### TASK TO CARRY OUT
Reproduce the lines from the one bearing "for node in" through the one bearing "CREST_LEAN = 0.16", inclusive. Copy them exactly; include no other line.

### SOURCE MATERIAL
## START

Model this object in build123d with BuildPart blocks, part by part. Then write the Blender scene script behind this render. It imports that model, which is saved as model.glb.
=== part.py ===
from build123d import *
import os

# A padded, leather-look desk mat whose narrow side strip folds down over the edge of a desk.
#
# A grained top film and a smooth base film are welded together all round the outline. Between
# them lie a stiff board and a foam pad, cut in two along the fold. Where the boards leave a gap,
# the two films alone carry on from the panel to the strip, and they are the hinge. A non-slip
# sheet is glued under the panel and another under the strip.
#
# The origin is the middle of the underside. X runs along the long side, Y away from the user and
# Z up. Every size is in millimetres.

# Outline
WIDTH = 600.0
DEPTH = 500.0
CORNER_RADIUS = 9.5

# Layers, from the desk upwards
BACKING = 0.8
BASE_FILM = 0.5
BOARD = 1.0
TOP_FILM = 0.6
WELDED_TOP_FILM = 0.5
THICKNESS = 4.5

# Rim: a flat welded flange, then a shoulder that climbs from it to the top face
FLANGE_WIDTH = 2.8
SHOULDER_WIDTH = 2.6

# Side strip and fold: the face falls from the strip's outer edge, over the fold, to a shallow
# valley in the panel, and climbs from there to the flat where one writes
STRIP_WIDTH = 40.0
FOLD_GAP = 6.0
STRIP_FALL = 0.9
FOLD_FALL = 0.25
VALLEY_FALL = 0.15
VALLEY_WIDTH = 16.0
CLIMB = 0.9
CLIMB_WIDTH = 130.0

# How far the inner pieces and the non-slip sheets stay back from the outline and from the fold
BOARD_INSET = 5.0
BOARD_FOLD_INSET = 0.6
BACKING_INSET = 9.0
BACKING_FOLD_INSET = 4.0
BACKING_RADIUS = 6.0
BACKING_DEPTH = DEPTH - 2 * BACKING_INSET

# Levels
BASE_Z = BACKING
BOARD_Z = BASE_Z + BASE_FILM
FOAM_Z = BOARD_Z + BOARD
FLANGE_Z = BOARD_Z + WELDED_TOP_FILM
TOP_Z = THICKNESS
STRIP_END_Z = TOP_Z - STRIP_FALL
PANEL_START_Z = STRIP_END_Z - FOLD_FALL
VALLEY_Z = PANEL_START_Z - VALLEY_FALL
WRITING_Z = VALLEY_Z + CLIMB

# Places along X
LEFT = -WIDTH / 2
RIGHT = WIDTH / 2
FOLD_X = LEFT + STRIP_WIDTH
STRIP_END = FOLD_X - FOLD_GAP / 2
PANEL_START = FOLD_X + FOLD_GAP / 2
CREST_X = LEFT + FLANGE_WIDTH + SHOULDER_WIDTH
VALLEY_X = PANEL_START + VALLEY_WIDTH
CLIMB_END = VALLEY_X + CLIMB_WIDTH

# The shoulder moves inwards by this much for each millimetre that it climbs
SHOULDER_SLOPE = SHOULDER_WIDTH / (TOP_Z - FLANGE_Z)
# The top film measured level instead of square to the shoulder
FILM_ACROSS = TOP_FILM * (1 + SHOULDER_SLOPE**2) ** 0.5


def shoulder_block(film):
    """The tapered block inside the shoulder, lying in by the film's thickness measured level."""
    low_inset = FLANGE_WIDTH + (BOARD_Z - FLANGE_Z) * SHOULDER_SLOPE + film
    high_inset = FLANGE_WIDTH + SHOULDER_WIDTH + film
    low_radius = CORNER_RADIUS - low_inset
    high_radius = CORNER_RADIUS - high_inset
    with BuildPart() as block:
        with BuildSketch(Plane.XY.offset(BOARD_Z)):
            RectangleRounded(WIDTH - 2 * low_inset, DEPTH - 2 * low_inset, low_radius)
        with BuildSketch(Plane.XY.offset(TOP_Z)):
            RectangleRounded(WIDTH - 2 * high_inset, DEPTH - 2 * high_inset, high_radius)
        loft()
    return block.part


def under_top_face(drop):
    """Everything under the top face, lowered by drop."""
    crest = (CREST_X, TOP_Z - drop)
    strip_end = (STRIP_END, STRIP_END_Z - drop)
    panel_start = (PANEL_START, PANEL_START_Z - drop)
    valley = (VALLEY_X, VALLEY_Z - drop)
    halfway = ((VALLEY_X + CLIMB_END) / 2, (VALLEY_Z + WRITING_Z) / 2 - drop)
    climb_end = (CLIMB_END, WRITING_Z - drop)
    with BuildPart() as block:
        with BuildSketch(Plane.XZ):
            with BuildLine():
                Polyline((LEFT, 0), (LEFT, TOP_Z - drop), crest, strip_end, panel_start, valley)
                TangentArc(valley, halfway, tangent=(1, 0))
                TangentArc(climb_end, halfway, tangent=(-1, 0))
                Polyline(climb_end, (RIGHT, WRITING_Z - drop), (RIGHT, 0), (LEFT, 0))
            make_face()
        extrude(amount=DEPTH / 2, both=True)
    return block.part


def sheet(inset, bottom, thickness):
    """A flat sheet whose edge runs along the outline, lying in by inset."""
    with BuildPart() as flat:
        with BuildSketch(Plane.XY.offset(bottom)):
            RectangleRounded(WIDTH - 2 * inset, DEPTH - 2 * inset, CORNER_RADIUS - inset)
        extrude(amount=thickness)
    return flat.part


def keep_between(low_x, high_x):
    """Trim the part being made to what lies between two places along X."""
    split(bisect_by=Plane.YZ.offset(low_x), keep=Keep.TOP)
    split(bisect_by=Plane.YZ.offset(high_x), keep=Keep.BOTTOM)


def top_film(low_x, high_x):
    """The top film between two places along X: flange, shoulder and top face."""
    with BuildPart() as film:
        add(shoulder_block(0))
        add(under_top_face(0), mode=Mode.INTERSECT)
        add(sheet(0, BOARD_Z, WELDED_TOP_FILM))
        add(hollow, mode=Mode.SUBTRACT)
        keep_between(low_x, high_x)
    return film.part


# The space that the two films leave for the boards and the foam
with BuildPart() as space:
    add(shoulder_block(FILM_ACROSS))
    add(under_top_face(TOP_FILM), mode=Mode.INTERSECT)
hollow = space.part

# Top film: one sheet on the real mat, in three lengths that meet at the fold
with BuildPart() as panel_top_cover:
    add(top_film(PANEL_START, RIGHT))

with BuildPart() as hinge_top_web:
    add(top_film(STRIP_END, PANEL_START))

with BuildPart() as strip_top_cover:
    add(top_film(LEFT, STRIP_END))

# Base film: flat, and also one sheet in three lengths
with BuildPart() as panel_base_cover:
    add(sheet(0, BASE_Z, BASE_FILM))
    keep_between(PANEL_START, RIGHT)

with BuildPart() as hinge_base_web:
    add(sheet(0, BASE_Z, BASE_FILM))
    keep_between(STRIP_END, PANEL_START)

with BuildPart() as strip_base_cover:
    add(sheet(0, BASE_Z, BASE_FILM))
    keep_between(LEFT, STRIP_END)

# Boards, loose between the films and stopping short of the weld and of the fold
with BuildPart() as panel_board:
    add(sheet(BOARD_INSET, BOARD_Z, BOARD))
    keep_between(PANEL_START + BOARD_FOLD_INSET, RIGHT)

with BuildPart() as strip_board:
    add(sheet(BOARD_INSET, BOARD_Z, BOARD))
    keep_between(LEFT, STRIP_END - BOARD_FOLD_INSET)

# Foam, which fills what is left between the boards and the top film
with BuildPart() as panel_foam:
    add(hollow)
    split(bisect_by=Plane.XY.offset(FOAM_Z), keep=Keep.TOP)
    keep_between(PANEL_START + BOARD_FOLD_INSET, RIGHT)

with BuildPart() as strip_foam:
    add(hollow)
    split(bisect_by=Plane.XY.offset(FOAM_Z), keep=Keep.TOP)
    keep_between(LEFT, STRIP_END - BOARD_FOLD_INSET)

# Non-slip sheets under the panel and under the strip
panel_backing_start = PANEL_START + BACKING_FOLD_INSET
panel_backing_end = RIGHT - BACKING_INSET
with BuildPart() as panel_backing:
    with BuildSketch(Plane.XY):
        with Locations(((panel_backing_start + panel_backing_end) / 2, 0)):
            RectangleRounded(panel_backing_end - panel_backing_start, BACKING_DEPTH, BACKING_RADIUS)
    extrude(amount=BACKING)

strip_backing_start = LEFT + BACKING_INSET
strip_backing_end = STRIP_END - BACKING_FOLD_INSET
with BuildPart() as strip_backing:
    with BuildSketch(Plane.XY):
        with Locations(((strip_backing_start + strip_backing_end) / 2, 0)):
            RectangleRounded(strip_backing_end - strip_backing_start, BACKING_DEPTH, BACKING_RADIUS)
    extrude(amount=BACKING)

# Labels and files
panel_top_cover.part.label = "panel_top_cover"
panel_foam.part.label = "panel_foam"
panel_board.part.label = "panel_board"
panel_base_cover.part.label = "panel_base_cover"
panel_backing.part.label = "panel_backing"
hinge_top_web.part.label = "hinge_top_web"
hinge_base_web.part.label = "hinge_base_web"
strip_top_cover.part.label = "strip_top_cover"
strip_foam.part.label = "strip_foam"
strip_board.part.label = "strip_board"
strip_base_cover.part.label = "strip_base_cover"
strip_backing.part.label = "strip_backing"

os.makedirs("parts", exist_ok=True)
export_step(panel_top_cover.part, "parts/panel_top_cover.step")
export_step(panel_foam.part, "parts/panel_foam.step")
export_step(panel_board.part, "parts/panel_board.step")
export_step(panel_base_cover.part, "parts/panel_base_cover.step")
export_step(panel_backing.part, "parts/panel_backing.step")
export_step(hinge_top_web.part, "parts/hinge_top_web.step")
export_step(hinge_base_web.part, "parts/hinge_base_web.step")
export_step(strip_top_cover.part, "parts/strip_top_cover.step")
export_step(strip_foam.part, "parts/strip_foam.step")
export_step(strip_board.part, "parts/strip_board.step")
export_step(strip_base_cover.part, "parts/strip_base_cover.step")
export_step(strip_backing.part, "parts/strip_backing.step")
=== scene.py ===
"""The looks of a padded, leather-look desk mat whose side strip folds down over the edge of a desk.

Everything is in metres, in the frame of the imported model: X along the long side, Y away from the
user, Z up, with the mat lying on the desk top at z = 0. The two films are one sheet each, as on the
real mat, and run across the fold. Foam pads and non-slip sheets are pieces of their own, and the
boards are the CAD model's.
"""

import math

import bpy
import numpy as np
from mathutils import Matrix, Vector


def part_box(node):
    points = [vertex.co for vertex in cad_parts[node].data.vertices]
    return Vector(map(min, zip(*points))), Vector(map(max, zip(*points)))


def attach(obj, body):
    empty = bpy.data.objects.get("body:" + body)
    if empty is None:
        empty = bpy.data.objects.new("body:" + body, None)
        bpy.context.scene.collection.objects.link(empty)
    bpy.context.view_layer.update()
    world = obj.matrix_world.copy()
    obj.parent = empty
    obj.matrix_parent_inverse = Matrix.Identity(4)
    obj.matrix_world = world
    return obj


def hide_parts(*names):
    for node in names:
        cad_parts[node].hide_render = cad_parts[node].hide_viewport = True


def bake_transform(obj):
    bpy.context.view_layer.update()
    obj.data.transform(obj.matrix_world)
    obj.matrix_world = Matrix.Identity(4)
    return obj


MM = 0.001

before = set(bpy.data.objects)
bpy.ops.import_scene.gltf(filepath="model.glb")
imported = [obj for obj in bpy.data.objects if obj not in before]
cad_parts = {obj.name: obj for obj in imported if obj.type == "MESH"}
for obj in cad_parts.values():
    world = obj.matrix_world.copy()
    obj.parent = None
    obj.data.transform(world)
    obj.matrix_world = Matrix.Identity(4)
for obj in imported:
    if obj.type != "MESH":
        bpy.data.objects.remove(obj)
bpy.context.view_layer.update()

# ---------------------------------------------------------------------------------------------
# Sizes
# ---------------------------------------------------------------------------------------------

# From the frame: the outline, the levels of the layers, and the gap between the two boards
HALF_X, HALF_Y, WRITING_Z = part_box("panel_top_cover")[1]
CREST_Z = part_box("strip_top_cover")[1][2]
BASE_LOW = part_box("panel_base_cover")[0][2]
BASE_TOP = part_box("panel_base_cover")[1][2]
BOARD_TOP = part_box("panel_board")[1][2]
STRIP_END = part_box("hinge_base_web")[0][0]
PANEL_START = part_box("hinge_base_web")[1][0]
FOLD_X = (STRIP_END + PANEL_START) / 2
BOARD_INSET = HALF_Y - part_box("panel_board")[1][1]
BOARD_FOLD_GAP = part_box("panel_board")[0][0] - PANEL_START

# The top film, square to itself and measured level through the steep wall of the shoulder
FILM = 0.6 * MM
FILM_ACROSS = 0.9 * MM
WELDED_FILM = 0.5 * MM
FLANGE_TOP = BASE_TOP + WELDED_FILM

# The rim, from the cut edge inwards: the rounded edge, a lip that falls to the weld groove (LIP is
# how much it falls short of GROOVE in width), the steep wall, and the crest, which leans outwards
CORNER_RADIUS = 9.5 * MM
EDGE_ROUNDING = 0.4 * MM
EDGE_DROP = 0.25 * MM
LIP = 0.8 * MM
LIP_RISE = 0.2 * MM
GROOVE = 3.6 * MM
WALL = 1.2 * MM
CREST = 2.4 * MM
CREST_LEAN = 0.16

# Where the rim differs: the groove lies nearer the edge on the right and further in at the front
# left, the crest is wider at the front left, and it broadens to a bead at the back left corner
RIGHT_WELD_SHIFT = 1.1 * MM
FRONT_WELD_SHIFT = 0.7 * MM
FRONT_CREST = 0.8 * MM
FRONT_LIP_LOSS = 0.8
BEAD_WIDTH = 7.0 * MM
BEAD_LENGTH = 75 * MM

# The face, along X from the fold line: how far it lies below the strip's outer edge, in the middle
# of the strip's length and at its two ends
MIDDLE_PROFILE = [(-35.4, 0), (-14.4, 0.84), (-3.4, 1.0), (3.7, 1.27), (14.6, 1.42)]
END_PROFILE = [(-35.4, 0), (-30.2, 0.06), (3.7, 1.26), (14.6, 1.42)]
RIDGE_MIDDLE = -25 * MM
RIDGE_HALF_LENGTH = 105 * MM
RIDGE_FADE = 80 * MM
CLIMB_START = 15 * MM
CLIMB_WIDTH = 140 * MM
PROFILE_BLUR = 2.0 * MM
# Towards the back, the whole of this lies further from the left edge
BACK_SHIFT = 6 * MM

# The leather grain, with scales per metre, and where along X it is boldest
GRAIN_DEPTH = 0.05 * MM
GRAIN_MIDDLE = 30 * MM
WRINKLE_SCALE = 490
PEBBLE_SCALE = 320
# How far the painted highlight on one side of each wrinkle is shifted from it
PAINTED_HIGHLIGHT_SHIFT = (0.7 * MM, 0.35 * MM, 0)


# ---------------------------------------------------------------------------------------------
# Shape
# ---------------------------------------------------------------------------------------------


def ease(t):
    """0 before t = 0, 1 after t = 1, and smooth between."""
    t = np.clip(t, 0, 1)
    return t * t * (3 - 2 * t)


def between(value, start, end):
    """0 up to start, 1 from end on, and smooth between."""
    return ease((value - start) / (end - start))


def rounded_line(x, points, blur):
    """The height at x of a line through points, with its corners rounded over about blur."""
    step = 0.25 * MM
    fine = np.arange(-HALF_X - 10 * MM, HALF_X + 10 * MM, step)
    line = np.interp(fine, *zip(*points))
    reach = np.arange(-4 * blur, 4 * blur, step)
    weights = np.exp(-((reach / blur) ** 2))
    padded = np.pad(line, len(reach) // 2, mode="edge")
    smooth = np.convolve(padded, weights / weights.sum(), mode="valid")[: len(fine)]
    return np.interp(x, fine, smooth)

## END

### SOLUTION FOR THIS EXERCISE
    for node in names:
        cad_parts[node].hide_render = cad_parts[node].hide_viewport = True


def bake_transform(obj):
    bpy.context.view_layer.update()
    obj.data.transform(obj.matrix_world)
    obj.matrix_world = Matrix.Identity(4)
    return obj


MM = 0.001

before = set(bpy.data.objects)
bpy.ops.import_scene.gltf(filepath="model.glb")
imported = [obj for obj in bpy.data.objects if obj not in before]
cad_parts = {obj.name: obj for obj in imported if obj.type == "MESH"}
for obj in cad_parts.values():
    world = obj.matrix_world.copy()
    obj.parent = None
    obj.data.transform(world)
    obj.matrix_world = Matrix.Identity(4)
for obj in imported:
    if obj.type != "MESH":
        bpy.data.objects.remove(obj)
bpy.context.view_layer.update()

# ---------------------------------------------------------------------------------------------
# Sizes
# ---------------------------------------------------------------------------------------------

# From the frame: the outline, the levels of the layers, and the gap between the two boards
HALF_X, HALF_Y, WRITING_Z = part_box("panel_top_cover")[1]
CREST_Z = part_box("strip_top_cover")[1][2]
BASE_LOW = part_box("panel_base_cover")[0][2]
BASE_TOP = part_box("panel_base_cover")[1][2]
BOARD_TOP = part_box("panel_board")[1][2]
STRIP_END = part_box("hinge_base_web")[0][0]
PANEL_START = part_box("hinge_base_web")[1][0]
FOLD_X = (STRIP_END + PANEL_START) / 2
BOARD_INSET = HALF_Y - part_box("panel_board")[1][1]
BOARD_FOLD_GAP = part_box("panel_board")[0][0] - PANEL_START

# The top film, square to itself and measured level through the steep wall of the shoulder
FILM = 0.6 * MM
FILM_ACROSS = 0.9 * MM
WELDED_FILM = 0.5 * MM
FLANGE_TOP = BASE_TOP + WELDED_FILM

# The rim, from the cut edge inwards: the rounded edge, a lip that falls to the weld groove (LIP is
# how much it falls short of GROOVE in width), the steep wall, and the crest, which leans outwards
CORNER_RADIUS = 9.5 * MM
EDGE_ROUNDING = 0.4 * MM
EDGE_DROP = 0.25 * MM
LIP = 0.8 * MM
LIP_RISE = 0.2 * MM
GROOVE = 3.6 * MM
WALL = 1.2 * MM
CREST = 2.4 * MM
CREST_LEAN = 0.16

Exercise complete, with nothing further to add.